How badly did former Buffalo Bills fullback Corey Knox, released last May after a nondescript five months with the team, want a second chance with his former club?

He stood in a snowstorm this past winter outside Ralph Wilson Stadium holding a sign that read, "Nobody wants it more than me."

"I stood out there for two hours until the cops came," Knox recently told Fansided.com. "I had frost all over my face, my arms were beet red and I was frozen, but I didn’t care because I wanted [team president] Russ Brandon to see, I wanted [coach] Rex [Ryan] to see, I wanted [general manager] Doug Whaley to see, I wanted every single coach who came in that day to see that nobody in or out of that team wants it more than me and I know I got my message across."
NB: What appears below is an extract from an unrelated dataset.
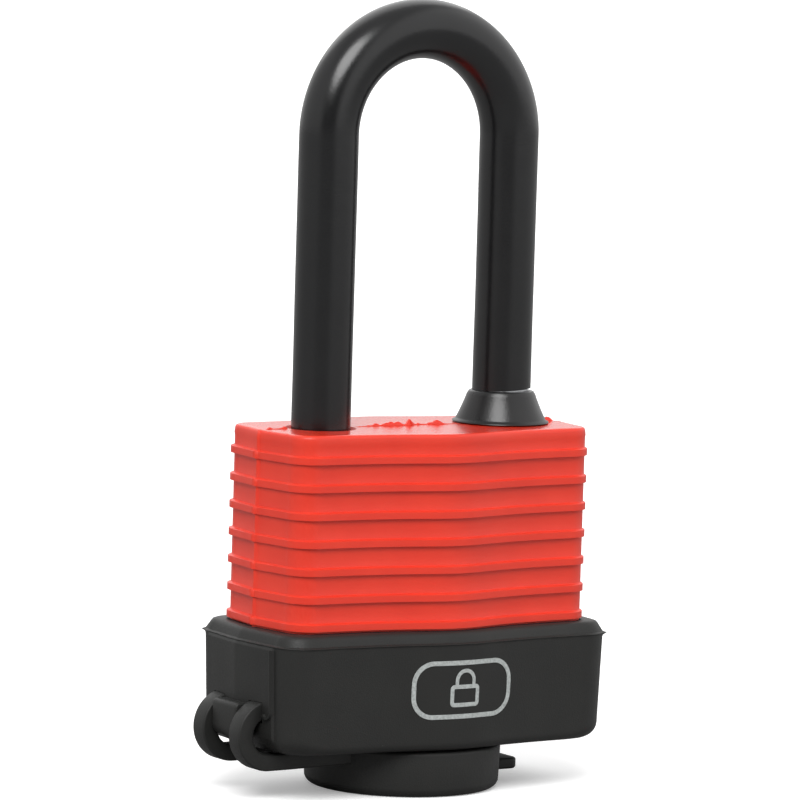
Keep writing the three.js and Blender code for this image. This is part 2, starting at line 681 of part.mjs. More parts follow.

Knox is a Buffalo native and attended the University at Buffalo, last playing in 2011. He didn't get a shot in the NFL until Dec. 30, 2014, when the Bills signed him a future contract. He was released May 13, 2015, when the Bills signed ex-Jets fullback John Conner, a favorite of Ryan.

Despite Knox's insistence that he "got his message across" to the Bills' coaches and front offices, he has yet to re-sign with the Bills or get a shot anywhere else.

"I’ve thought a million times about it, if I ever get the chance to see Rex in public and what I would say to him," he said. "If I could get in front of NFL GMs and say a couple of lines about what I think I can bring, it would be that I don’t think anyone wants it more than me.

"I would die for it. I am not afraid to die for it. I’m not afraid to give it everything I have. I don’t care about money. If I cared about money I would have stopped chasing this dream a long time ago and just started working."